Seguono anni da robber baron e corsa all’oro nero: 32 mila chilometri di condotte petrolifere, 11 mila di rete elettrica, e strade, autostrade, porti, aeroporti e ferrovie; e nel frattempo trasporti anche amorosi, con politiche matrimoniali degne della regina Vittoria: Agostino sposò una Maria Queirazza azionista della Comit, mentre il figlio Roberto, continuatore dell’impero, una Bassetti delle stoffe, e il nostro eroe odierno Gianfelice una Fiocchi delle cartucce. E non proprio «voglio poter avere in casa solo prodotti miei», come teorizzava un’altra gran sciura milanese, Anna Bonomi Bolchini, che comprava Miralanza e Durban’s e Rimmel (le aziende, tutte intere), per una sua autarchia da camera, ma insomma questi Rocca hanno impalmato la miglior manifattura italiana (a differenza degli Agnelli subalpini, che preferivano il blasone).
In questa Cognizione del Valore la mamma è fondamentale, anche oggi c’è una mamma importantissima che tiene unita la famiglia alla terza generazione. Gianfelice (detto Giano) aveva un fratello fondamentale, Agostino, scomparso qualche anno fa in un incidente aereo, e Giano è solo ma bifronte, come la divinità italica, ha infatti due facce, non solo geografiche: uffici a Mar de la Plata e stabilimenti nella Dalmine colossale sulla Brebemi, acquistata nell’era delle grandi privatizzazioni, e la Tenaris (che raggruppa tutte le tubature, da “tenax”, tenace). Tenacemente Giano Rocca già da ottobre ha escluso una sua candidatura a Confindustria: «Il ruolo di presidente è faticoso e di servizio», ha detto. Precisando: «Non parlo di vocazione al martirio ma di certo non è un compito facile», e si pensava che all’ultimo però decidesse per il gran sacrificio, lo si pensava bifronte, poiché l’interessato aveva detto che «a partire troppo presto si rischia la falsa partenza». Adelante con juicio, invece così non è stato, e forse la duplicità era altra, perché il dio o semidio antico era considerato custode di ogni forma di mutamento, e protettore di tutto ciò che concerne una fine e un nuovo inizio, e dunque Rocca bifronte continuerà a guidare la sua Assolombarda, e si concentrerà su Milano e sulla Lombardia, e lì svolgerà queste funzioni di conservatore-iniziatore mettendo anche ordine in una situazione un po’ spagnolesca.

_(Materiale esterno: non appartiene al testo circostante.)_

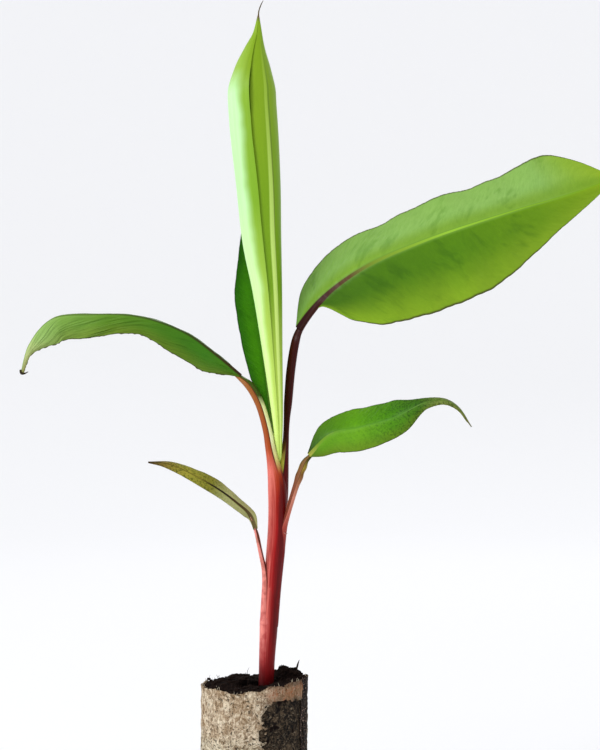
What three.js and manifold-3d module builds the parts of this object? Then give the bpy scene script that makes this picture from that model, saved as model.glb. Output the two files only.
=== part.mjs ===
// A young banana plant, 40 cm tall, that grows out of a plug of potting soil wrapped in paper.
// Millimetres, +Z up. The origin is the middle of the plug's flat underside. The biggest leaf
// reaches towards +X, the arching one towards -X, and the plant's front looks towards -Y.
import * as THREE from "three";
import { mergeVertices } from "three/addons/utils/BufferGeometryUtils.js";
import Module from "manifold-3d";

// Driving dimensions.
const PLUG_RADIUS = 25;
const PLUG_HEIGHT = 79; // to the paper's rim, on average
const RIM_LEAN = 1.9; // the rim is torn higher than that on the right and lower on the left
const PAPER = 0.7; // the sleeve's wall
const GAP = 0.3; // kept between pieces that touch
const SOIL_TOP = 77.3; // round the stem
const RIM_FOOT = 75.2; // what is above this follows the rim's lean and the soil's lumps
const TORN_FOOT = 0.5; // the paper is torn off just above the soil's underside
const STEM_FOOT = SOIL_TOP + GAP;
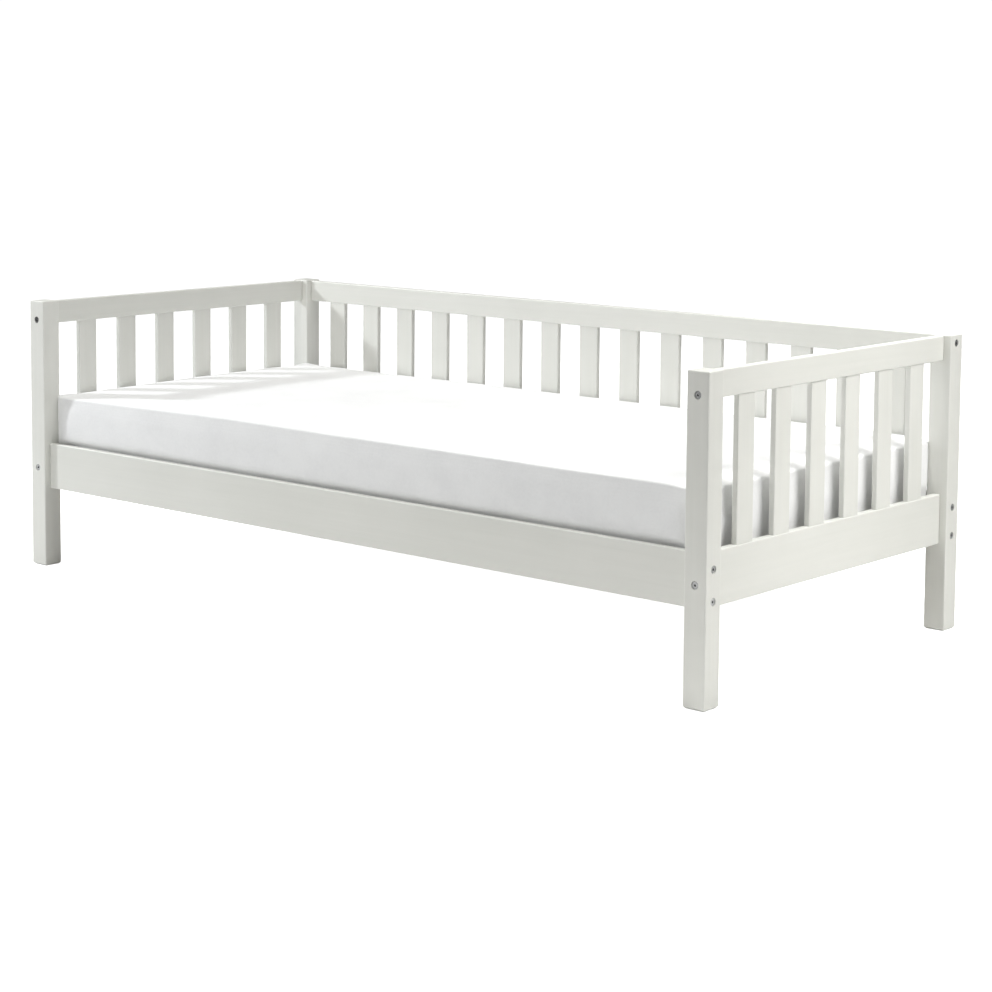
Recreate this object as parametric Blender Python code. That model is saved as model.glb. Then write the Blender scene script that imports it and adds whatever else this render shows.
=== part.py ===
"""A child's bed for a 90 x 200 cm mattress: four square posts, a slatted guard round three sides, an open front.

Metres, +Z up. X runs along the bed, the open front faces -Y, and the origin is on the floor under the middle.
"""

import math

import bmesh
import bpy
from mathutils import Matrix, Vector

# Driving dimensions
LENGTH = 2.086
WIDTH = 0.968
HEIGHT = 0.669
GAP = 0.0003

POST_X = 0.053
POST_Y = 0.050
POST_EDGE = 0.003
EDGE_STEPS = 3
FOOT_CHAMFER = 0.005

BOARD_THICK = 0.018
BOARD_EDGE = 0.003
LOWER_RAIL_Z = (0.1975, 0.3105)
TOP_RAIL_Z = (0.6105, 0.6670)

SLAT_WIDTH = 0.0565
SLAT_THICK = 0.0135
SLAT_EDGE = 0.0025
TENON = 0.015
END_SLATS = 6
END_SLAT_PITCH = 0.1306
BACK_SLATS = 15
BACK_SLAT_PITCH = 0.1270

BOLT_LENGTH = 0.090
BOLT_RADIUS = 0.003
BOLT_END_ROOM = 0.002
CUT_BEYOND = 0.010
HEAD_RADIUS = 0.0080
HEAD_HEIGHT = 0.0045
HEAD_RECESS = 0.0012
HEAD_CHAMFER = 0.0008
HEAD_SIDES = 24
SHANK_SIDES = 12
SOCKET_ACROSS_FLATS = 0.005
SOCKET_DEPTH = 0.0025
END_BOLT_Z = (0.2485, 0.6215)
SIDE_BOLT_Z = (0.2154, 0.2796)
BACK_TOP_BOLT_Z = 0.650

BASE_THICK = 0.015
BASE_TOP_Z = 0.282
BASE_SLATS = 14
BASE_SLAT_WIDTH = 0.070
BASE_SIDE_ROOM = 0.002
BASE_END_ROOM = 0.008
WEBBING_WIDTH = 0.030
WEBBING_THICK = 0.0012
WEBBING_Y = 0.210
WEBBING_SHORT = 0.010
LEDGER_THICK = 0.020
LEDGER_HEIGHT = 0.028
LEDGER_EDGE = 0.001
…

Avrà soprattutto energie per la partita di potere vera di oggi, quella dell’editoria. Con la Fca che esce dal Corriere della Sera, Rocca vedrà non solo la giacchetta ma tutti interi i suoi famosi completi blu tirati ancor più e da più parti, soprattutto da Nanni Bazoli, dio del capitale lombardo che sta facendo con lui come Agnelli (quello vero, non argentino) fece ai tempi. Si tratta di salvare un simbolo lombardo e nazionale, e qui il Rocca va avanti sprezzandolo tutto, il sacrificio (però, che ricompensa, e che ricaduta simbolica, altro che Confindustria).
Che poi, rispetto agli anni gloriosi dell’Avvocato, romantico sognatore di rotative, oggi c’è la crisi della stampa e bisogna pensare a cambiare (ancora, dio del cambiamento, della fine e del nuovo inizio), e a Rocca interessa soprattutto Il Sole 24 Ore. Fonderlo col Corriere, risanando entrambi, ecco il progetto, suggellato dall’endorsement a Vacchi (che nel caso di probabile vittoria gli cederà la presidenza del quotidiano economico). Fantascienza? Sempre meno: l’ha scritto Paolo Madron su Lettera43, e se fino a qualche mese fa sembravano scenari immaginifici, oggi dopo l’annuncio della fusione tra la Repubblica e La Stampa, dopo l’uscita dagli Agnelli-Elkann dal Corriere e dall’avvicinamento delle due stirpi torinesi che per anni si sono evitate torinesemente, oggi nessuno si stupisce più di niente, tantomeno di un nuovo polo editoriale milanese, e dell’affermazione di una nuova razza, quella latinopadana.